We found only remnants of a PVC register. It was broken amongst the summit rocks with only a pencil lying nearby left of the contents. We'd been at it six and a half hours and only managed one of the five Minarets I'd hoped to climb today. Five was looking a bit too ambitious. We found a rap sling heading down into the easier class 4 gully on the WNW side. Our short 35m rope wouldn't reach to the bottom, but it looked like it would reach to an alcove on easier terrain below. Going first, I tied into the rap rope, but only used it for a security blanket as I downclimbed the length of rope on a series of very steep, but well-spaced ledges. After Matthew rapped down, we gathered up the rope and downclimbed the remaining distance back to the west side, the final section made possible by a fortuitous ramp that lead out of the gully before it dropped off precipitously.
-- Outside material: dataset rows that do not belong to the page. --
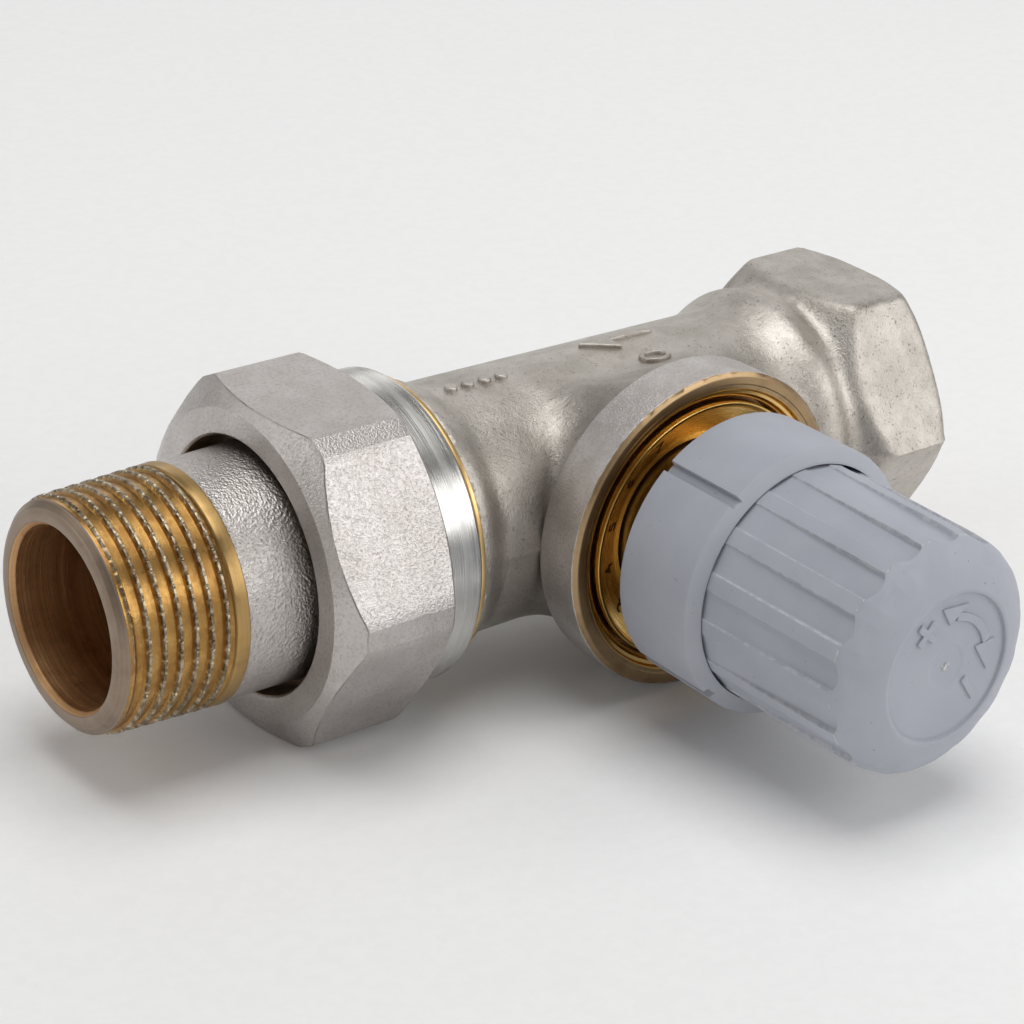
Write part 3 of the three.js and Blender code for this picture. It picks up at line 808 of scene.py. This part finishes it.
def make_tailpiece():
    end = TAIL_END
    shoulder = -54.5
    profile = fillet([
        (end, TAIL_BORE_RADIUS + 0.45, 0.1), (end, 11.15, 0.25), (end + 0.2, 11.75, 0.15),
        (end + 0.8, 12.3, 0.1), (end + 0.85, 12.52), (shoulder - 1.75, 12.75),
        (shoulder - 1.55, 13.12, 0.1), (shoulder - 0.12, 13.2, 0.1),
        (shoulder, 12.98, 0.05), (shoulder + 0.3, 12.96, 0.1), (-46, 13.12, 0.5),
        (-42.1, TAIL_BORE_RADIUS + 3.5, 0.2), (-41.6, 15.05, 0.15), (-38.6, 15.05, 0.2),
        (-38.6, TAIL_BORE_RADIUS + 0.3, 0.3), (-40, TAIL_BORE_RADIUS), (end + 0.6, TAIL_BORE_RADIUS, 0.1),
    ])
    first, last = end + 0.9, shoulder - 1.75
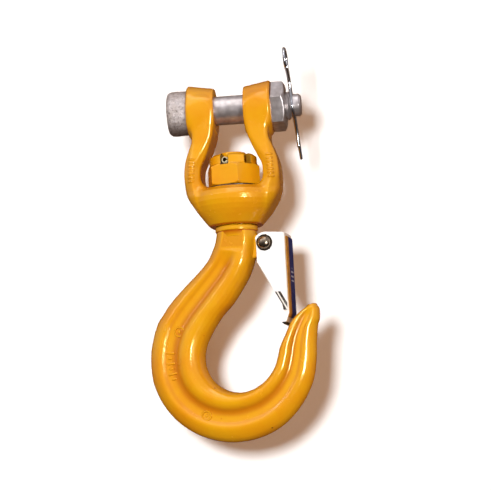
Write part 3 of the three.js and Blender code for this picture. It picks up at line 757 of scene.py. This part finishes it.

It took only 20 minutes to climb the class 2 talus up from the saddle to the summit of Pridham Minaret. We took a brief look around (no register), then descended down the west side to a notch. Our next stop was to be Starr Minaret, perched higher on the main crest and across a high cirque with a small frozen lake at the bottom. We descended loose talus off the south side of our notch until we hit the snow that filled most of the cirque. We switched back to crampons, then traversed to a thin snow-filled chute between Starr and Kehrlein Minarets. The snow was quite steep, but well consolidated and excellent for climbing. It was probably fortuitous that the chute was filled with snow, as an old rap sling found near the top suggested it may be harder without the snow.
I had traversed pretty steadily and without rest across the snowfield, and had left Matthew somewhere behind me. I could just see him at the bottom of the chute starting his way up as I spotted other climbers a short distance ahead on their way to Starr Minaret - this seemed impossible. These lesser minarets are climbed only a few times each year, how could it be that others were heading to the same minaret at the same time as us? I chased them down, taking a more direct route along the ridge, and reached the top about 15 minutes ahead of them. Again I found no register, but when the others, a group of three, joined me, one of them found a plastic tub underneath a rock. We chatted briefly, commenting on the unliklihood of meeting others on Starr Minaret. I was wearing a Sierra Challenge t-shirt and they commented that they had heard of the Challenge, wondering if I was out training for it. Without going into any detail, I simply commented, "No, just out for a dayhike." I let them sign the register before I did so I could check there names to see if I recognized them from anywhere. None of their names were familiar.
It was now after 3p and I hadn't seen Matthew for more some time. I began to suspect he'd given up on Starr Minaret and headed towards South Notch. Heading back down, I again passed the other climbers and then did a search of the ascent chute. There were other boot prints, so he had definitely come up this way. I started to follow the others up towards South Notch when I chanced to look back and spotted Matthew at the summit of Starr Minaret - somehow he had managed to climb past all four of us without any of us spotting him while we were descending. I bid adieu to the others and took a seat in the sun to wait for Matthew to descend. It seemed to take forever, but mostly because my patience was wearing thin - it was after 4p and the whole day seemed to be going on much longer than I thought it should. In hindsight I was thankful to Matthew for allowing (forcing?) me to practice patience. One really needs to go with the flow of the moment and all its attendant changes, rather than continue on a ballistics course of pre-conceived expectations.
We reached South Notch together at 4:15p. Above us to the east loomed Kehrlein Minaret, a summit I had been rebuffed on in my first attempt. I was going to try this class 4 summit again, but as I told Matthew, there was no time to use a rope. Matthew was either too tired to care or took my hint, and left me to climb Kehrlein on my own. I took the same route up I had three years earlier, and once at the crux on a sloping ledge overlooking some significant air, it no longer looked as hard as it had the first time. The route was mostly class 3 after that, and in 20 minutes I was on the summit. Here I found a real register, placed by Carl Heller and party in 1972, signed by Croft, Shwartz, Hudson, and others - a real gem.
Back down at South Notch, I found Matthew waiting for me, and together we made short work of the easy glissade down the southeast side to Cecile Lake. I lost Matthew somewhere on the descent to Minaret Lake, and never saw him again until back at the trailhead. It had taken us 14hrs to traverse but four of the Minarets (by comparison, Josh Shwartz had traversed all 15 or so in 18hrs), but it had been an enjoyable outing nonetheless. The rock we encounted was even better than I had hoped, and my appreciation for the climbing opportunities in this sub-range only increased. I would come back and do more in the future. Perhaps I could eventually lay claim to dayhiking them all. Though certainly not all in the same day!